Date: 31 Jan 2007 18:45:24 -0800
From: "watsonbladd@gmail.com" <watsonbladd@gmail.com>
Subject: Re: round numbers with a caveat?
Message-Id: <1170297924.245881.201980@s48g2000cws.googlegroups.com>

On Jan 31, 9:31 pm, Lance Hoffmeyer <l...@augustmail.com> wrote:
> Hey all,
>
> I want to round numbers with one decimal place.
> I know one can round in this manner:
>
> sub round {
>     my($value) = shift;
>     return int($value + .5);
>
> }
>
> What I now need to add to this if that if a number is exactly
> ??.5 and is an even number then round down (i.e. 22.5 = 22)
> and if a number is odd and ??.5 then round up (i.e. 21.5 = 22).
>
> How can I test whether a number is even or odd?
>
> sub round {
> if ($value = "??.5 and even){ $value = $value - .1};
> if ($value = "??.5 and odd"){ $value = $value + .1};
>
>     my($value) = shift;
>     return int($value + .5);
>
> }

$int%2 is 0 for even, 1 for odd.



------------------------------

Date: Wed, 31 Jan 2007 18:49:56 -0800
From: Purl Gurl <purlgurl@purlgurl.net>
Subject: Re: round numbers with a caveat?
Message-Id: <45C15554.3090509@purlgurl.net>

Lance Hoffmeyer wrote:

> What I now need to add to this if that if a number is exactly
> ??.5 and is an even number then round down (i.e. 22.5 = 22)
> and if a number is odd and ??.5 then round up (i.e. 21.5 = 22).

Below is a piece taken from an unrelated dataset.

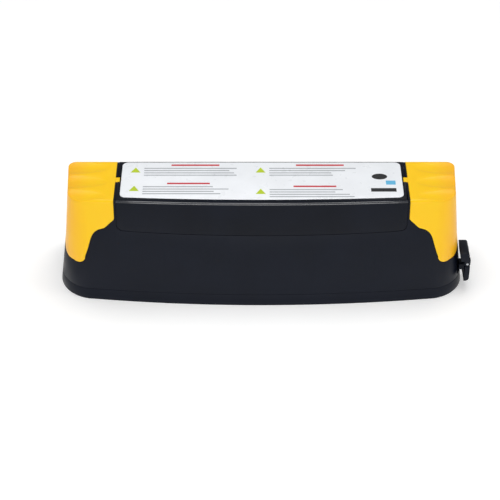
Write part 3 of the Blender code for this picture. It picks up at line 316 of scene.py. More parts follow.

> How can I test whether a number is even or odd?

if (int ($value) % 2 == 0)
  { print "even"; }
else
  { print "odd"; }

Purl Gurl



------------------------------

Date: 1 Feb 2007 06:59:13 GMT
From: anno4000@radom.zrz.tu-berlin.de
Subject: Re: round numbers with a caveat?
Message-Id: <52dhe1F1o9khrU1@mid.dfncis.de>

Lance Hoffmeyer  <lance@augustmail.com> wrote in comp.lang.perl.misc:
> Hey all,
> 
> I want to round numbers with one decimal place.
> I know one can round in this manner:
> 
> sub round {
>     my($value) = shift;
>     return int($value + .5);
> }

That works for positive values, but not for negative ones.
The normal way to round numbers in Perl is sprintf:

    sprintf '%.0f', $value;

rounds to an integer.  See also "perldoc -q round".

> What I now need to add to this if that if a number is exactly
> ??.5 and is an even number then round down (i.e. 22.5 = 22)
> and if a number is odd and ??.5 then round up (i.e. 21.5 = 22).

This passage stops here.